(Records from a data source)
────────

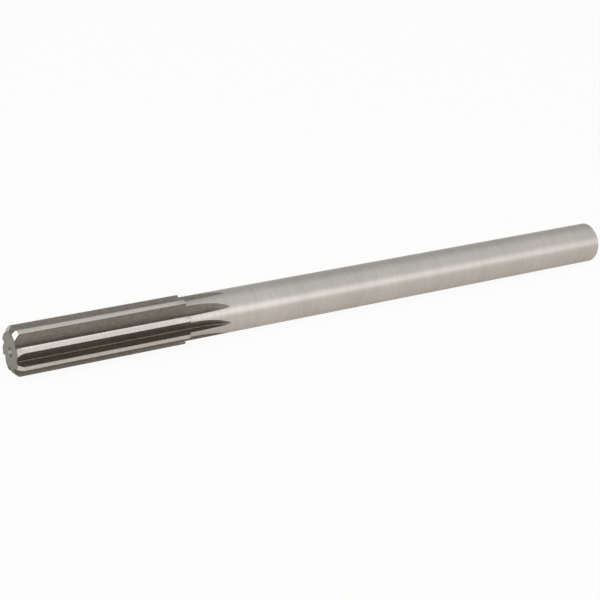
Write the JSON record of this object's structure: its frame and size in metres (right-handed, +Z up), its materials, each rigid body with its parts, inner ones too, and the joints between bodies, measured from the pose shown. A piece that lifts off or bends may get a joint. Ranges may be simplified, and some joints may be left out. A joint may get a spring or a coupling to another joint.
{
  "type": "machine reamer",
  "caption": "Straight-shank machine reamer with straight flutes; it finishes a drilled hole to size while a chuck or collet holds its plain shank.",
  "frame": {"origin": "centre of the shank's end face, on the tool's axis", "axes": "+X along the tool's axis from the shank end towards the cutting end, +Z up as the tool lies on two neighbouring teeth, +Y to complete a right-handed set"},
  "size_m": [0.2286, 0.0152, 0.0152],
  "materials": {
    "steel": "bright ground high-speed steel, flutes as milled and hardened"
  },
  "bodies": {
    "root": {"reamer": "steel"}
  },
  "joints": []
}
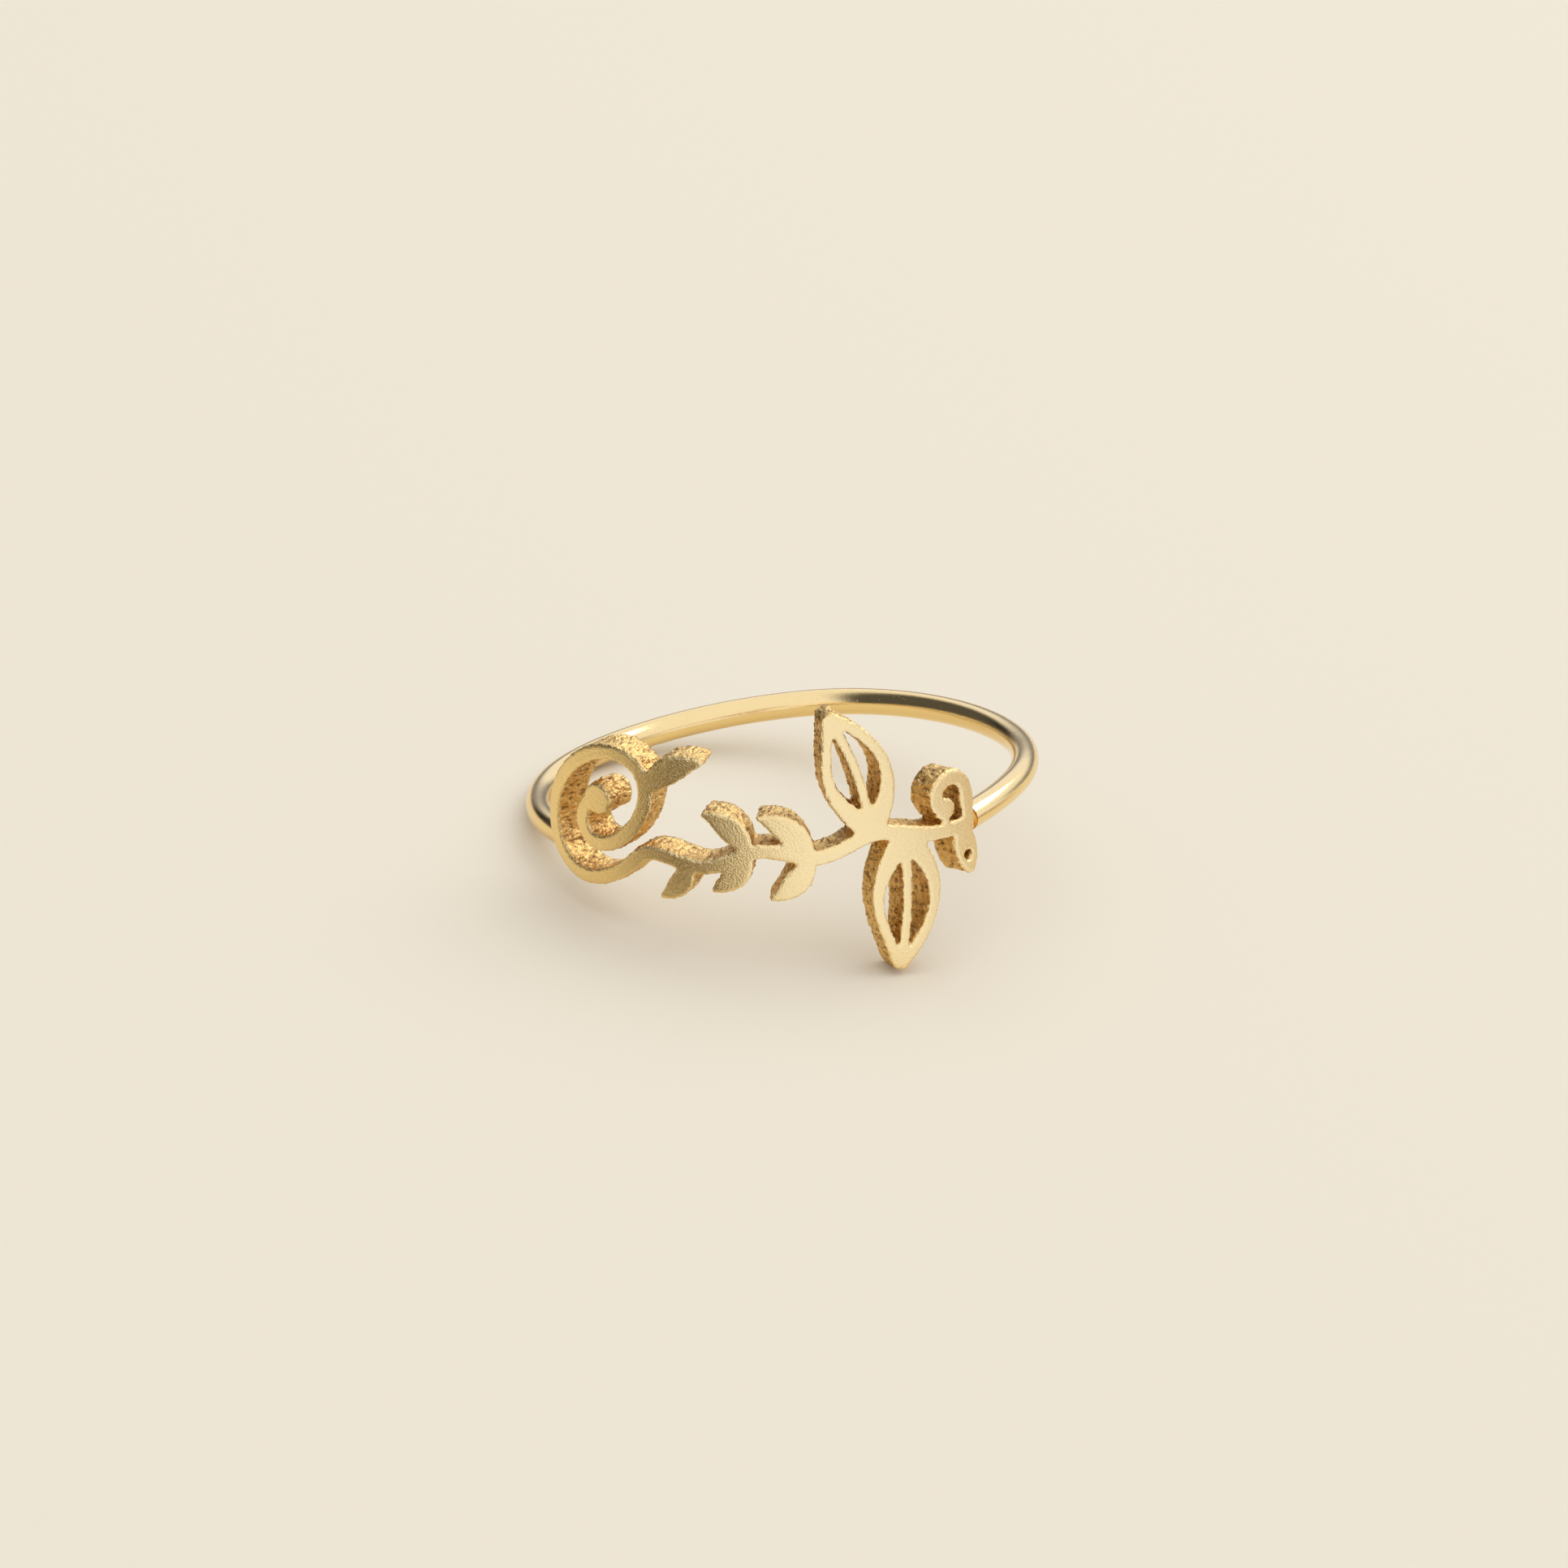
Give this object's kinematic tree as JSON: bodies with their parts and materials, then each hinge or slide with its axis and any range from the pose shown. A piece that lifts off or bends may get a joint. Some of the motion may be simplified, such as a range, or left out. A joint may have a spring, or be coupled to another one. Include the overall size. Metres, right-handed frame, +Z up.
{
  "type": "name ring",
  "caption": "Finger ring of round wire whose curved openwork front is a vine with a scroll and pairs of leaves, lying on its side as it rests by itself.",
  "frame": {"origin": "middle of the lying ring's box, on the surface that it rests on", "axes": "+Z up from the surface; the middle of the openwork front faces -Y; +X to the right of it. The ring's own axis leans 14.8 degrees from +Z, because the ring lies on its hanging leaf and on the back left of its band."},
  "size_m": [0.0188, 0.0198, 0.0098],
  "materials": {
    "gold": "gold-plated silver: polished face and wire, rough cast side walls"
  },
  "bodies": {
    "root": {"ring": "gold"}
  },
  "joints": []
}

────────

Reproduce each entry word for word.

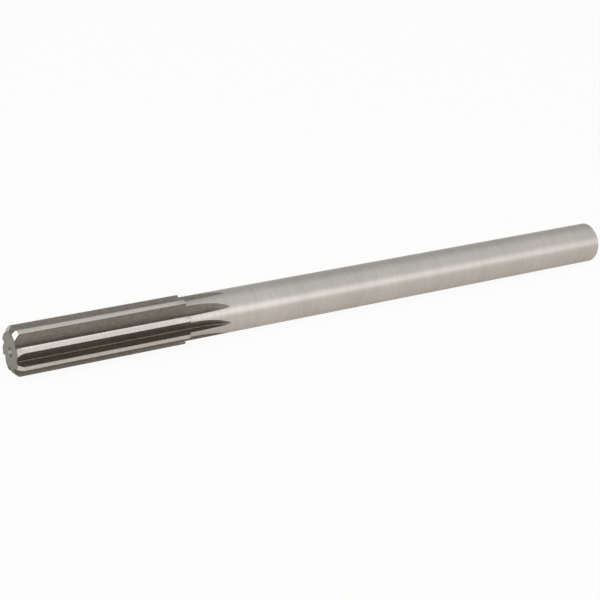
Write the JSON record of this object's structure: its frame and size in metres (right-handed, +Z up), its materials, each rigid body with its parts, inner ones too, and the joints between bodies, measured from the pose shown. A piece that lifts off or bends may get a joint. Ranges may be simplified, and some joints may be left out. A joint may get a spring or a coupling to another joint.
{
  "type": "machine reamer",
  "caption": "Straight-shank machine reamer with straight flutes; it finishes a drilled hole to size while a chuck or collet holds its plain shank.",
  "frame": {"origin": "centre of the shank's end face, on the tool's axis", "axes": "+X along the tool's axis from the shank end towards the cutting end, +Z up as the tool lies on two neighbouring teeth, +Y to complete a right-handed set"},
  "size_m": [0.2286, 0.0152, 0.0152],
  "materials": {
    "steel": "bright ground high-speed steel, flutes as milled and hardened"
  },
  "bodies": {
    "root": {"reamer": "steel"}
  },
  "joints": []
}
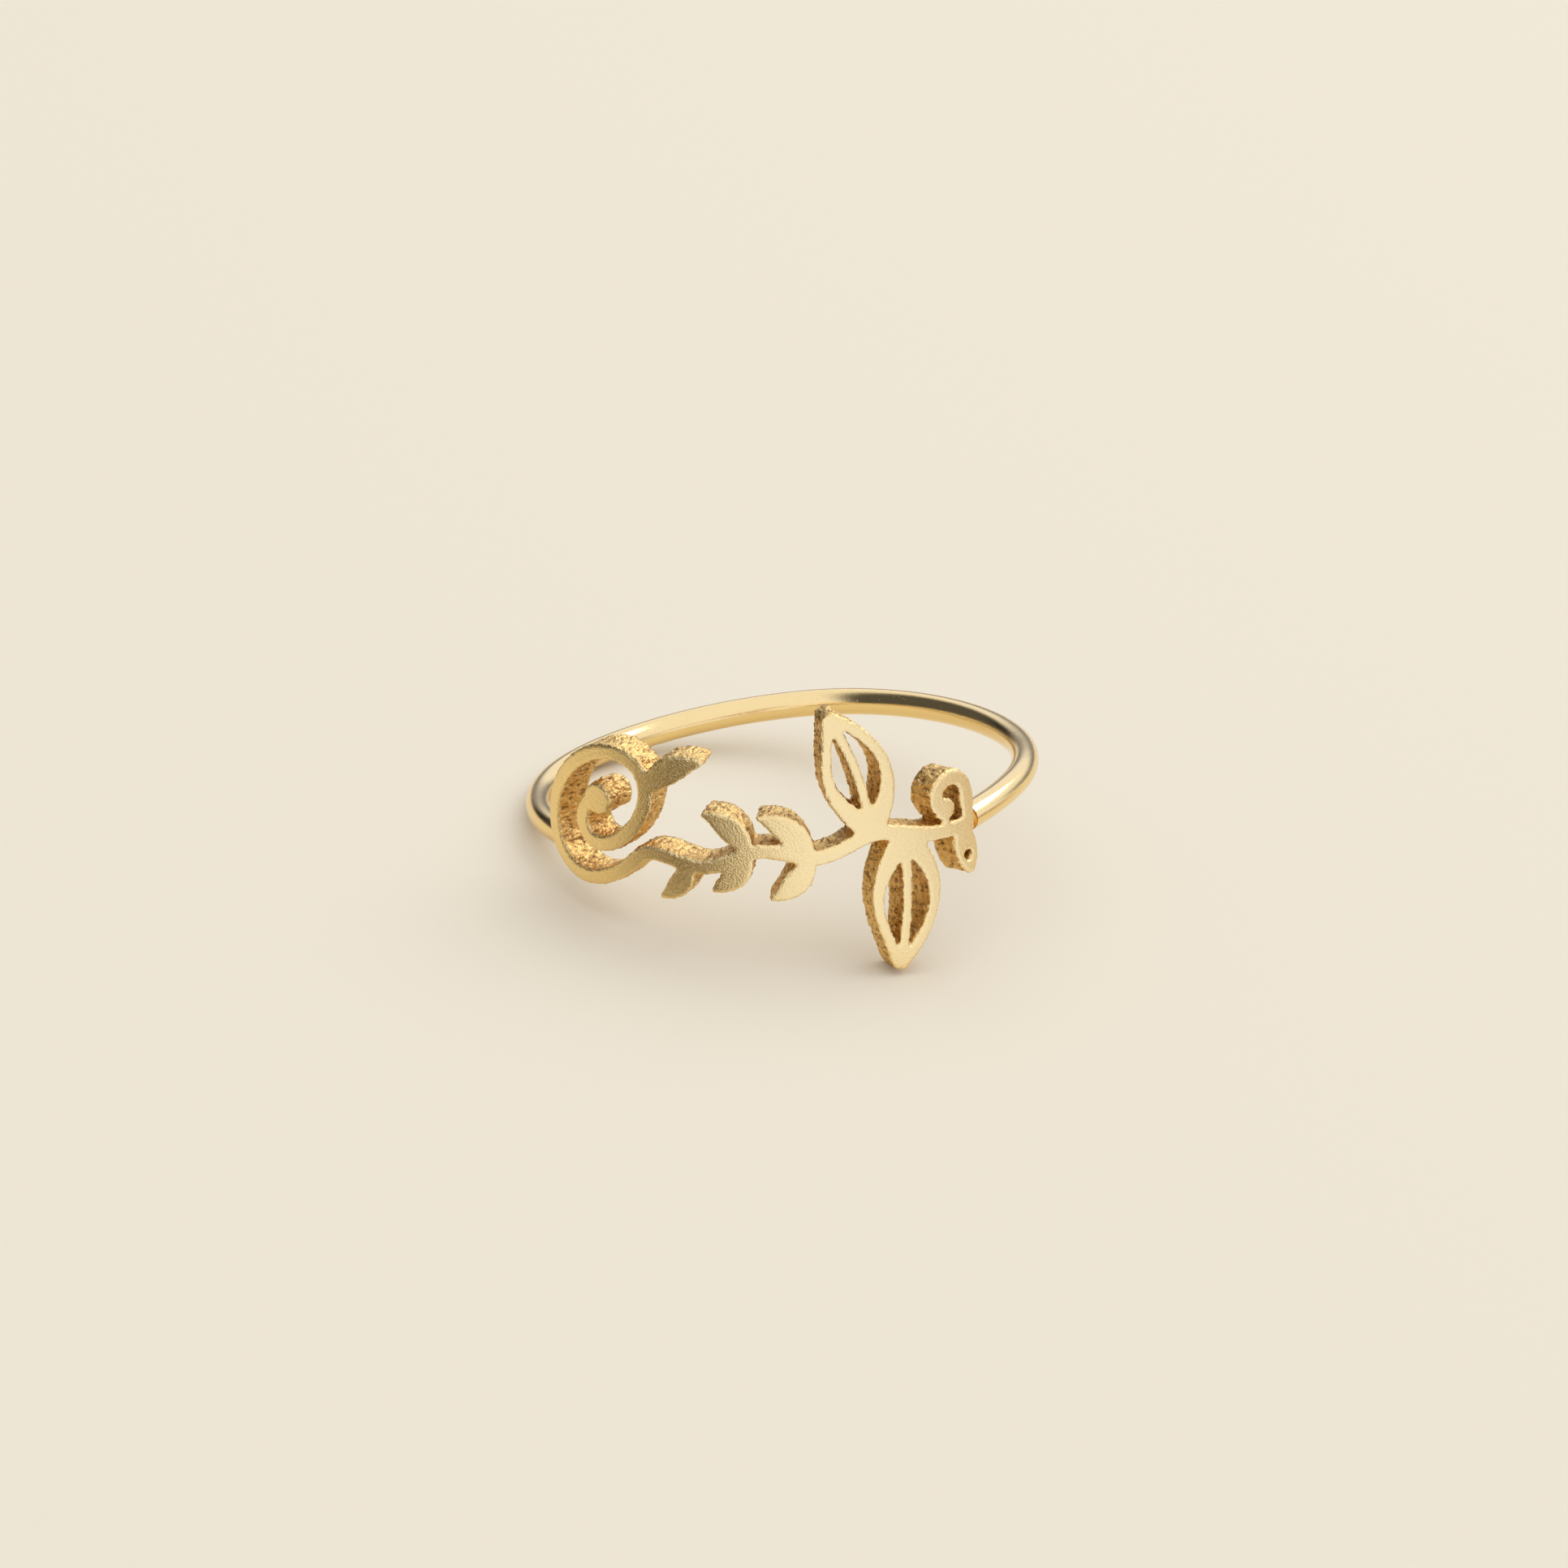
Give this object's kinematic tree as JSON: bodies with their parts and materials, then each hinge or slide with its axis and any range from the pose shown. A piece that lifts off or bends may get a joint. Some of the motion may be simplified, such as a range, or left out. A joint may have a spring, or be coupled to another one. Include the overall size. Metres, right-handed frame, +Z up.
{
  "type": "name ring",
  "caption": "Finger ring of round wire whose curved openwork front is a vine with a scroll and pairs of leaves, lying on its side as it rests by itself.",
  "frame": {"origin": "middle of the lying ring's box, on the surface that it rests on", "axes": "+Z up from the surface; the middle of the openwork front faces -Y; +X to the right of it. The ring's own axis leans 14.8 degrees from +Z, because the ring lies on its hanging leaf and on the back left of its band."},
  "size_m": [0.0188, 0.0198, 0.0098],
  "materials": {
    "gold": "gold-plated silver: polished face and wire, rough cast side walls"
  },
  "bodies": {
    "root": {"ring": "gold"}
  },
  "joints": []
}